What does fee-based mean in financial advising?

Fee-based means the advisor charges you a fee AND can also earn commissions on certain products they sell. The “based” suffix is misleading because it sounds similar to fee-only on first read. Fee-based advisors carry the same potential conflicts of interest as commission-only, just partially obscured behind the visible fee. Always ask specifically: “In what situations do you earn commissions, and on which products?”

Where can I find a fee-only financial advisor?

Three resources are considered the gold standard. NAPFA (napfa.org) maintains a directory of fee-only fiduciaries with vetted membership. Garrett Planning Network (garrettplanningnetwork.com) specializes in fee-only advisors who charge hourly or by project. XY Planning Network (xyplanningnetwork.com) offers virtual fee-only advisors particularly suited to younger clients. Always verify any advisor’s registration at adviserinfo.sec.gov before engaging.

Are commission-based financial advisors fiduciaries?

Generally no. Commission-based advisors are typically broker-dealers held to Regulation Best Interest (Reg BI), a meaningfully lower standard than full fiduciary duty.

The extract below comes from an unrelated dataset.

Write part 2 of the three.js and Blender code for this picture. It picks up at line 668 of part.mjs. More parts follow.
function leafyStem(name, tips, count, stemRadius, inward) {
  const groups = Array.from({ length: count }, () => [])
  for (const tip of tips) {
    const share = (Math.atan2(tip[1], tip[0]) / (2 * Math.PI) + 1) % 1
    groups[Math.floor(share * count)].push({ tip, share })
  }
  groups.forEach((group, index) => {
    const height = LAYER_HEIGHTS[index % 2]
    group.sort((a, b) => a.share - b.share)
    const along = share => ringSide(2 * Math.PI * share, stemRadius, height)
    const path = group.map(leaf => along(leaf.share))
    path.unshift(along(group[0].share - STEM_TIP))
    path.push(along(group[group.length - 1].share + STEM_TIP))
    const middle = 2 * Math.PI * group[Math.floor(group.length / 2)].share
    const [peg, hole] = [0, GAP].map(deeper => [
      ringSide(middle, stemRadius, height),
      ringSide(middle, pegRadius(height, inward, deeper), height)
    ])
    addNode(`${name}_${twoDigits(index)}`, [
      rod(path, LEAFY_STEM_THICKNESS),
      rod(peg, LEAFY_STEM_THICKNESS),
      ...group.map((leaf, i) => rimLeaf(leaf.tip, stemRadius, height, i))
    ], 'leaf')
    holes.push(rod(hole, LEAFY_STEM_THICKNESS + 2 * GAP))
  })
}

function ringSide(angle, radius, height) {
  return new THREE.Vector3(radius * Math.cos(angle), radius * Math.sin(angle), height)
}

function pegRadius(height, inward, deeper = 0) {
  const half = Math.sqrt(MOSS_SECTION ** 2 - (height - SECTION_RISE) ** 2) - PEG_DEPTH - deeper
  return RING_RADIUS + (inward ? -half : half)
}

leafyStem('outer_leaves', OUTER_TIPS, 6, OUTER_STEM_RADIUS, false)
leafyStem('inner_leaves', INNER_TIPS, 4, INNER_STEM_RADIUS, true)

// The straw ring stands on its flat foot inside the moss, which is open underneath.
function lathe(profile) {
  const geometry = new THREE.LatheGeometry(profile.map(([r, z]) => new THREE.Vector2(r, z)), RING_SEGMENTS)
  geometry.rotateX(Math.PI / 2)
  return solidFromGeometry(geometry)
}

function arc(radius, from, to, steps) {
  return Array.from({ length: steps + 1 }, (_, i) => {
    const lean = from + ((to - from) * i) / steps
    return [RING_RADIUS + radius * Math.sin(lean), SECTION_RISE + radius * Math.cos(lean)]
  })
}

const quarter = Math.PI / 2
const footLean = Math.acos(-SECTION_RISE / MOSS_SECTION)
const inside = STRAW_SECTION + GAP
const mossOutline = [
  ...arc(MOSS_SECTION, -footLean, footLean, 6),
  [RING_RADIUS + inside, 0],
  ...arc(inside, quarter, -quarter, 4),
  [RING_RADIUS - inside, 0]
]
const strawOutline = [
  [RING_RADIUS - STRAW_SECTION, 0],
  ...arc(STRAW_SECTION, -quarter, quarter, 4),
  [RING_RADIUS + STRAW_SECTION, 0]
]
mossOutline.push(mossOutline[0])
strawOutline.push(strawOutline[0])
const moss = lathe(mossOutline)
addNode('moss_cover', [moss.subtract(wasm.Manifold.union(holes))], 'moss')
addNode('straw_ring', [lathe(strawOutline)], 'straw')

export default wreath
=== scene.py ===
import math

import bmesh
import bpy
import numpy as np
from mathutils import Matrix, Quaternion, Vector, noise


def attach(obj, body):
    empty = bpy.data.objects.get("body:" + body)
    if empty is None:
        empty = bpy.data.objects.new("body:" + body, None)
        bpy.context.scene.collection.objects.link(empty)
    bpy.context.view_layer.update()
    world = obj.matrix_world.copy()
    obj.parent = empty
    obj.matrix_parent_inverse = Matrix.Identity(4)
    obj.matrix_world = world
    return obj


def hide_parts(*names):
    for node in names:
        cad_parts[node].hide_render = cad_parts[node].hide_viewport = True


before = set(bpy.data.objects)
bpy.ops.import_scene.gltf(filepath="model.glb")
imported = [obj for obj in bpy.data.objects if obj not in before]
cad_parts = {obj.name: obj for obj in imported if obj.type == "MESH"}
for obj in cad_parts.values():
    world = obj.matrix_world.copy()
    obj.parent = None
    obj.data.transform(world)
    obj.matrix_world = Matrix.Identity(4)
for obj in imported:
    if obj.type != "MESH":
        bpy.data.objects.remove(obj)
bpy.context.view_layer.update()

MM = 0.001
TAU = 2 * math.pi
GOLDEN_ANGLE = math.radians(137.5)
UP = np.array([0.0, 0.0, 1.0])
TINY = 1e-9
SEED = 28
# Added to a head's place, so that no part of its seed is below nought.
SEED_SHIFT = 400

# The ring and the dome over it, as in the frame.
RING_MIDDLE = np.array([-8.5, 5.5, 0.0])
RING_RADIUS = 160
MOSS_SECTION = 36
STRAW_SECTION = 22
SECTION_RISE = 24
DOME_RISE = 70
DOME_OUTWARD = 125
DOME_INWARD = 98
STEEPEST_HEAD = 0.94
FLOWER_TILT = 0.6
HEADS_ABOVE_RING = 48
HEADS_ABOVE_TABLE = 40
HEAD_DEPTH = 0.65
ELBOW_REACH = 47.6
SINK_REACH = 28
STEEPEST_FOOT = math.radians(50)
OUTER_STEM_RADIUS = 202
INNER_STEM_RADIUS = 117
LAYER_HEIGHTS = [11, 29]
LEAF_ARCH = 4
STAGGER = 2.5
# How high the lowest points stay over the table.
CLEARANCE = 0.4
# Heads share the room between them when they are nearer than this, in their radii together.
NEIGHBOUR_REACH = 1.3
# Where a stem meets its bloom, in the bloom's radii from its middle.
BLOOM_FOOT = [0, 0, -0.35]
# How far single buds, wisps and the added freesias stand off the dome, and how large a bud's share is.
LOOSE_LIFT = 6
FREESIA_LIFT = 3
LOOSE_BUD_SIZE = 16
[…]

Reg BI requires recommendations to be in your “best interest” but allows higher-cost products as long as they’re “suitable.” Some advisors are dual-registered as both Investment Advisers and broker-dealers, switching between fiduciary mode and broker mode depending on the service. Always ask: “Are you a fiduciary 100% of the time?”

Can I switch from a commission-based advisor to a fee-only advisor?

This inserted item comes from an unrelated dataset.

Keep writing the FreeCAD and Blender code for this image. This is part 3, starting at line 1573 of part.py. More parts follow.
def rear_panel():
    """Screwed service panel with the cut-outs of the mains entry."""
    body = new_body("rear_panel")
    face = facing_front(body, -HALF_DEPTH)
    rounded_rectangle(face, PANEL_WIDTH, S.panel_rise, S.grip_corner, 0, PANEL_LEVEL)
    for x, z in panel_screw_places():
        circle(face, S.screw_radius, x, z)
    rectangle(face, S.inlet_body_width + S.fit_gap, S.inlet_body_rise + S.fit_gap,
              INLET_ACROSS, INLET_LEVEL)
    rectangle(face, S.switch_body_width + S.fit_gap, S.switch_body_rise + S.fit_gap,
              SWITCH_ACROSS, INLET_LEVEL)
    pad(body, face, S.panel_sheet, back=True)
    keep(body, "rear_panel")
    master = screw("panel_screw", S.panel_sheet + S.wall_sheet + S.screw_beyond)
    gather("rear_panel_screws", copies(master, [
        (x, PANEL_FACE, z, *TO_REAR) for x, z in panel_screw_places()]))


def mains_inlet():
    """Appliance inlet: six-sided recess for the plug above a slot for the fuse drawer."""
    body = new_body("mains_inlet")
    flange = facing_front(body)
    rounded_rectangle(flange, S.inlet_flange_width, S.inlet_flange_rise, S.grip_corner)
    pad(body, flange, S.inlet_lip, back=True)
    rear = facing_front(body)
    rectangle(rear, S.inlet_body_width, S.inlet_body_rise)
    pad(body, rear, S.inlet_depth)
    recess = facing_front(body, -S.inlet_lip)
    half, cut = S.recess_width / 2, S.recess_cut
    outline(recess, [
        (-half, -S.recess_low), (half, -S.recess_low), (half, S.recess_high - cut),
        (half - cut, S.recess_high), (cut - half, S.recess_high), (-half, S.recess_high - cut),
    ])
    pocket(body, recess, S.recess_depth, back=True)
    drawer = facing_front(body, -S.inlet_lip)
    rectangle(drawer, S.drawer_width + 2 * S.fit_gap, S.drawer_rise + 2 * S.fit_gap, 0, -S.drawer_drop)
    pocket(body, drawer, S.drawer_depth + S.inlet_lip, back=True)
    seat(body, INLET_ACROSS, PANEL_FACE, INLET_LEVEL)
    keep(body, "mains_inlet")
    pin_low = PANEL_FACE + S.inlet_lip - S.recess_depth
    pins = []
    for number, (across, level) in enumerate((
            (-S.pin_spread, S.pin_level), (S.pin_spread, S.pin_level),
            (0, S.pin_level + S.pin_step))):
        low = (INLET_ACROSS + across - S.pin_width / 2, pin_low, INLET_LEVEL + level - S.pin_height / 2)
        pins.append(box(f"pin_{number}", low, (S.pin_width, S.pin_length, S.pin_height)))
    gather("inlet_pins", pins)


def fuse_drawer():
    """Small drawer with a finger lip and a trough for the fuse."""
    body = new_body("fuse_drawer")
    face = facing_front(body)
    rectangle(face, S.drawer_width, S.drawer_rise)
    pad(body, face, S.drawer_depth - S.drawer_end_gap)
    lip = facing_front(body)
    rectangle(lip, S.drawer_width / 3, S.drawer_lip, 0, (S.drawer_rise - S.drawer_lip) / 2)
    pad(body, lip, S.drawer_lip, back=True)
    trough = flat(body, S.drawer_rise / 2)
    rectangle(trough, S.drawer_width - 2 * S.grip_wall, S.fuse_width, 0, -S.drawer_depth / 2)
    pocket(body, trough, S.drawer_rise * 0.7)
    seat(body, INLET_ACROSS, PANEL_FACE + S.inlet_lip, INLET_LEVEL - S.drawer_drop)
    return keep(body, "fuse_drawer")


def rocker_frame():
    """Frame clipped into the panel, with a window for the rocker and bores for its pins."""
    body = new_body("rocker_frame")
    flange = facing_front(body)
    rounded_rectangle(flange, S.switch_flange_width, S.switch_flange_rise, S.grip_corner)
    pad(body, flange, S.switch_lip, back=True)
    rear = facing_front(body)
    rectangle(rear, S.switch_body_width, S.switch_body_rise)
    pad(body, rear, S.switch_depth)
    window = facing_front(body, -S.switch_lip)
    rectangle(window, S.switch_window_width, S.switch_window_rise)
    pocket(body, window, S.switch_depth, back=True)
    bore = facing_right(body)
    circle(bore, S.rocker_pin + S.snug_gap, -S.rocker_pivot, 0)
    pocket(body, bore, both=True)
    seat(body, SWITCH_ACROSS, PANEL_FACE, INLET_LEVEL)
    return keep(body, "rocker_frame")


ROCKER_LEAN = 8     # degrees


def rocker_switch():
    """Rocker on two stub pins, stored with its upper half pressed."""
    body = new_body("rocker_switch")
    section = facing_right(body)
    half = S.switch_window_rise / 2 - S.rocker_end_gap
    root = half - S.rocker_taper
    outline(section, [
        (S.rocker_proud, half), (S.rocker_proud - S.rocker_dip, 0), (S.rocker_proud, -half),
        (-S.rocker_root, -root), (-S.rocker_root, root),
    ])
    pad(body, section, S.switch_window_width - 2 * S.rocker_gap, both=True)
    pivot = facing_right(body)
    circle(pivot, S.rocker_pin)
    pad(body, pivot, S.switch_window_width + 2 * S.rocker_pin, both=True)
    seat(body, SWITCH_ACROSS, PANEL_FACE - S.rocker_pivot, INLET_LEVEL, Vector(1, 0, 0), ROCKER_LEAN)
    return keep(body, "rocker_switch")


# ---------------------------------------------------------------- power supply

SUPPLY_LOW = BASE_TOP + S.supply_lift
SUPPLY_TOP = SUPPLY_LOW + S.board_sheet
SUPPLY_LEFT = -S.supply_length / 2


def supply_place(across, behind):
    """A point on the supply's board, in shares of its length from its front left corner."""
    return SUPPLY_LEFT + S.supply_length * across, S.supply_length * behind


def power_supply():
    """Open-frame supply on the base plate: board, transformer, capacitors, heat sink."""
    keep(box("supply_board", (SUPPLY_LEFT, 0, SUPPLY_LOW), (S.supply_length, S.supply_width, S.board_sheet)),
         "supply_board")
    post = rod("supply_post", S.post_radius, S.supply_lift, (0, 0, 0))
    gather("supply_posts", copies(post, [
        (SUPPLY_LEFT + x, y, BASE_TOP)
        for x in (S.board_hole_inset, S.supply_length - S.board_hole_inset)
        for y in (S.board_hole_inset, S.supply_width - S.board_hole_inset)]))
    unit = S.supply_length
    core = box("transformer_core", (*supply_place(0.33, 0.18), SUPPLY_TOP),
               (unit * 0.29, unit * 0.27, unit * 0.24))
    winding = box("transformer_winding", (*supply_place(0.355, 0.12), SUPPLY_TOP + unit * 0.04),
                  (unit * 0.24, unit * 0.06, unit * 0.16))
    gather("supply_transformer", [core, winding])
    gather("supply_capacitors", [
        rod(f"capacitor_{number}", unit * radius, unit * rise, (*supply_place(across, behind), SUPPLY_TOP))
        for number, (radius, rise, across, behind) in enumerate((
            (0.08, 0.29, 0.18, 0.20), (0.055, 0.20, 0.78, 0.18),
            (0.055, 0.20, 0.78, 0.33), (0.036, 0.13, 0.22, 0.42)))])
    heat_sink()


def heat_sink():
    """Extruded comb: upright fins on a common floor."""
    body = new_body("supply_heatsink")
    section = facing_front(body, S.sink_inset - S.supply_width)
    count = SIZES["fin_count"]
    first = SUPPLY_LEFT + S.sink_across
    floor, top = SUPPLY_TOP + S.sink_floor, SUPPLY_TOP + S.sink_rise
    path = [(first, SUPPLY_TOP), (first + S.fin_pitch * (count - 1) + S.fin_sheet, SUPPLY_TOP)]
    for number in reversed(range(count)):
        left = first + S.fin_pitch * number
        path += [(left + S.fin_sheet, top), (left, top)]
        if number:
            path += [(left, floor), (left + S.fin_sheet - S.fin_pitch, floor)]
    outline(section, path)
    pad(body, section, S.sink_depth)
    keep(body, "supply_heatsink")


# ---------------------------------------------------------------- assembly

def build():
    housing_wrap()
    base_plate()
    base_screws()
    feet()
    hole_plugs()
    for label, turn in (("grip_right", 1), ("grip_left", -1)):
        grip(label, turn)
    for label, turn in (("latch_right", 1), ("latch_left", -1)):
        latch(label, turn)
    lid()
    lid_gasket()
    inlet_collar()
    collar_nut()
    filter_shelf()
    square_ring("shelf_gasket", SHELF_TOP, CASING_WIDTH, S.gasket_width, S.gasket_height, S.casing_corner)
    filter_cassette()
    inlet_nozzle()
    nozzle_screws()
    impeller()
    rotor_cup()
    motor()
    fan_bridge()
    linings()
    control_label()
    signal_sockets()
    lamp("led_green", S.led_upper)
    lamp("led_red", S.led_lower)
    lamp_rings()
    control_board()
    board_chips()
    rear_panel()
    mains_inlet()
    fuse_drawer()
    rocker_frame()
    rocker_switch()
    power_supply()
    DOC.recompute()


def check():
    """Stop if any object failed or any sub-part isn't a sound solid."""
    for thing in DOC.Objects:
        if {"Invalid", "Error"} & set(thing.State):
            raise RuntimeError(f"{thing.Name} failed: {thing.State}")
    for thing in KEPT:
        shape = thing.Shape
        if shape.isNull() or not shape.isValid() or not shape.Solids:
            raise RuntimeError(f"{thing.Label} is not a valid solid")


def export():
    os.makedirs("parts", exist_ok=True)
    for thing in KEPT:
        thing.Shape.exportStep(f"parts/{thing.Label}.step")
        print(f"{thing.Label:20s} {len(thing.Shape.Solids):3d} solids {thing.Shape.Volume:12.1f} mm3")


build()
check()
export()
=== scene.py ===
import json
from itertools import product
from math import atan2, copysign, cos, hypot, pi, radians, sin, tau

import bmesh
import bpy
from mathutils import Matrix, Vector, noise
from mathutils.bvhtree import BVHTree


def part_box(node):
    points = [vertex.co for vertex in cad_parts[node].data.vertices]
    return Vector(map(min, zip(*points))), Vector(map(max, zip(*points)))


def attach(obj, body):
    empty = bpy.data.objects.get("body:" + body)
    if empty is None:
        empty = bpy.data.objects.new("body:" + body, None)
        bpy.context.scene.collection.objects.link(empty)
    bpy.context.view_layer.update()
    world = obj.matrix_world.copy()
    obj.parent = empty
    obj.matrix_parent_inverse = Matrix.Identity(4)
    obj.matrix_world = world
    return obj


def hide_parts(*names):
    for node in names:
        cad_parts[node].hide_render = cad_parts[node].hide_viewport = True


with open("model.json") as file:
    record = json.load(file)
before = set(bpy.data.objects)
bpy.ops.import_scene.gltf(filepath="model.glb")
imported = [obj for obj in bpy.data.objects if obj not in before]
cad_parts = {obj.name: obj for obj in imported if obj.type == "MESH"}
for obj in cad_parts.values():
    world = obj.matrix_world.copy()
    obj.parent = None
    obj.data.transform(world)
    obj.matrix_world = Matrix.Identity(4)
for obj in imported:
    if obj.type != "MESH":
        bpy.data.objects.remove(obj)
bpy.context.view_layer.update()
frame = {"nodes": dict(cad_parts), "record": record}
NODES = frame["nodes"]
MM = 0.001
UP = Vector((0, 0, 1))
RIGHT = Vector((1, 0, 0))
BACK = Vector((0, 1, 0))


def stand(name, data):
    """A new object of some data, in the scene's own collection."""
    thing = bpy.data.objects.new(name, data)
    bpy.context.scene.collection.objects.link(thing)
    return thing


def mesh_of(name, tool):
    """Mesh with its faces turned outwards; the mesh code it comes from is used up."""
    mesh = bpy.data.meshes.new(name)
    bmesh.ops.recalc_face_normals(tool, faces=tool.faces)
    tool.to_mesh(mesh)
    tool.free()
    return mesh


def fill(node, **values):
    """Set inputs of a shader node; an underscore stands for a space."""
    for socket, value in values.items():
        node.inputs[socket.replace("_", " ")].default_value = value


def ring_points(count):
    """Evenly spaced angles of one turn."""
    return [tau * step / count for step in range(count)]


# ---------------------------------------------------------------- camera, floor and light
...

Yes. The transition is straightforward in most cases. Find a fee-only advisor first (NAPFA, Garrett, or XYPN are good starting points). Review your existing accounts for surrender charges on annuities or insurance products before moving those specific assets — those charges can be 7-10% if you exit early. Most other investments transfer in-kind via ACAT (Automated Customer Account Transfer) without triggering tax events. The new advisor coordinates the transfer; you sign a transfer authorization form and the assets move within 5-10 business days.